**Data to process:**

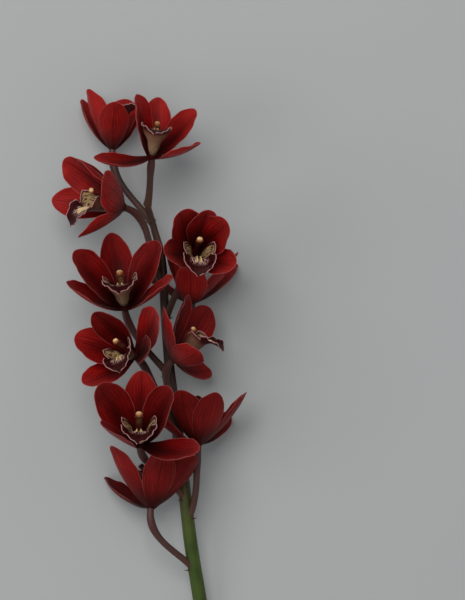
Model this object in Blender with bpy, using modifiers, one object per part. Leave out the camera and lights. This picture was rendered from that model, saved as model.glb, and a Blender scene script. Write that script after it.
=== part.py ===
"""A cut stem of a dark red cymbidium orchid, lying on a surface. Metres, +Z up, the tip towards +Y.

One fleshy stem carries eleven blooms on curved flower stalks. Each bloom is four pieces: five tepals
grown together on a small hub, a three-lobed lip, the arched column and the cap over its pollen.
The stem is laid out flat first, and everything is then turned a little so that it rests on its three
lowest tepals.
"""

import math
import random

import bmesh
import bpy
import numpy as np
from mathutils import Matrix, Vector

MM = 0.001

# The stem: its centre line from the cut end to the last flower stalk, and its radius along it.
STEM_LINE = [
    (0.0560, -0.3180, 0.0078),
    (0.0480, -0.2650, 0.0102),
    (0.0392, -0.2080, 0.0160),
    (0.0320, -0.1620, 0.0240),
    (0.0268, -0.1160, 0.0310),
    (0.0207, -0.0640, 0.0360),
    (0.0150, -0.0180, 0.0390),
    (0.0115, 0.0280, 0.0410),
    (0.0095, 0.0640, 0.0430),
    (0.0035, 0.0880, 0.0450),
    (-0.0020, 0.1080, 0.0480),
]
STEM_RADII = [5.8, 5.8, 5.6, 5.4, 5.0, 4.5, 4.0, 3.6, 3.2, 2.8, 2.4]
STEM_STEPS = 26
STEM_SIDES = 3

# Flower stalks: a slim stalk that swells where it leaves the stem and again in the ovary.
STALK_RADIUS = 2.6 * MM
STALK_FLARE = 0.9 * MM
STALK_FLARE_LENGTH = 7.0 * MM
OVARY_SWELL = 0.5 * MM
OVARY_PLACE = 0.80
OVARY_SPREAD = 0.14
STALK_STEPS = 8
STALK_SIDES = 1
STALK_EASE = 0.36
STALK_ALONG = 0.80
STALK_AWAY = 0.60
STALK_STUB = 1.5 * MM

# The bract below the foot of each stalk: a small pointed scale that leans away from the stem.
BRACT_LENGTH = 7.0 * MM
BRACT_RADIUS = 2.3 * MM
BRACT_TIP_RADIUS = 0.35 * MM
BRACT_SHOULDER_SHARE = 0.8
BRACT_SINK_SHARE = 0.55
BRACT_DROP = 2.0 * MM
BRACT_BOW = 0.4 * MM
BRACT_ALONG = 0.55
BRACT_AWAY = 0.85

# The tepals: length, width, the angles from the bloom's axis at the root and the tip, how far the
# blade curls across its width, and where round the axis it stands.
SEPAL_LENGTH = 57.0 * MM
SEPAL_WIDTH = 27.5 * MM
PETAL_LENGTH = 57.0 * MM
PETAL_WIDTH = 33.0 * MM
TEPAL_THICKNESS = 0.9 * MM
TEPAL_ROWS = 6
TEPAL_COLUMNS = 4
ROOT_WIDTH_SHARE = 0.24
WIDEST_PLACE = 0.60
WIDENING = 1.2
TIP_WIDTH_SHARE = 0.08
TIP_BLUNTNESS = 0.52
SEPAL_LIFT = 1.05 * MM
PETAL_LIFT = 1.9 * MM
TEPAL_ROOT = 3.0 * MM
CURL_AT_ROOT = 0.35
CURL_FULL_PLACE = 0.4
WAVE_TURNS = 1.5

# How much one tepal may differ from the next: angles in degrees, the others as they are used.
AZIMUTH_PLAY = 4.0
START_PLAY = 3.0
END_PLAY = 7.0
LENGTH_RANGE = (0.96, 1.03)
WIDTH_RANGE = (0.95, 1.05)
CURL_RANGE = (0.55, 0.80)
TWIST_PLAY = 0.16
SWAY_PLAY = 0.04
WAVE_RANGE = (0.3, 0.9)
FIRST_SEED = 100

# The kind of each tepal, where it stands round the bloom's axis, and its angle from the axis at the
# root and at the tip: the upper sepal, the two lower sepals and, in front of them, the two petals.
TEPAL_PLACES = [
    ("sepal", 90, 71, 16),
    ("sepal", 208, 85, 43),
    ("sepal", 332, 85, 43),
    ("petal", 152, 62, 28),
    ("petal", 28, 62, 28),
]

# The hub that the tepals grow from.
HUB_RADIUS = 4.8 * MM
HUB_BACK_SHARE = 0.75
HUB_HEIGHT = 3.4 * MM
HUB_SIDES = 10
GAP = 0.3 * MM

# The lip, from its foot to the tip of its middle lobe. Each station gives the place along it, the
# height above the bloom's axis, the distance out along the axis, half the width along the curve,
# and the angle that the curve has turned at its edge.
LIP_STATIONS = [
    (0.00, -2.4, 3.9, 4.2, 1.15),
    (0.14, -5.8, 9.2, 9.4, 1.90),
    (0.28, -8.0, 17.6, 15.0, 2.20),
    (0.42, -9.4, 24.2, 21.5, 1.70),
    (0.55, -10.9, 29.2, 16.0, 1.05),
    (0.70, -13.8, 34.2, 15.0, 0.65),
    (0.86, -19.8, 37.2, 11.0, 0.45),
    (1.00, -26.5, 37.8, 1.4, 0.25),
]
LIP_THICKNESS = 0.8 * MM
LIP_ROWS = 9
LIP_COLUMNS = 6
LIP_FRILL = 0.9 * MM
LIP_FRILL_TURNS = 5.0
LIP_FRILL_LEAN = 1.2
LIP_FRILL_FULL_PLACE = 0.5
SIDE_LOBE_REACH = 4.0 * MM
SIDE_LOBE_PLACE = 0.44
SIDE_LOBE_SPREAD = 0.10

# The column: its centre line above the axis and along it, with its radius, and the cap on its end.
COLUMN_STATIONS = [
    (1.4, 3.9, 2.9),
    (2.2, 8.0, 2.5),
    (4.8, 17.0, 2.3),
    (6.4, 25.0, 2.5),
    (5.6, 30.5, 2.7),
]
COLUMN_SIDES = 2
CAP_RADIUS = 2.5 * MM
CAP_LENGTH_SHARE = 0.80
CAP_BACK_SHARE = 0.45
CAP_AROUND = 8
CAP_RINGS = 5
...
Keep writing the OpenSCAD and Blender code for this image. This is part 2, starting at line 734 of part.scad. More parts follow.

**Prompt:** Copy each line in the data that holds the word "Blender".

**Completed exercise:**
Model this object in Blender with bpy, using modifiers, one object per part. Leave out the camera and lights. This picture was rendered from that model, saved as model.glb, and a Blender scene script. Write that script after it.
Keep writing the OpenSCAD and Blender code for this image. This is part 2, starting at line 734 of part.scad. More parts follow.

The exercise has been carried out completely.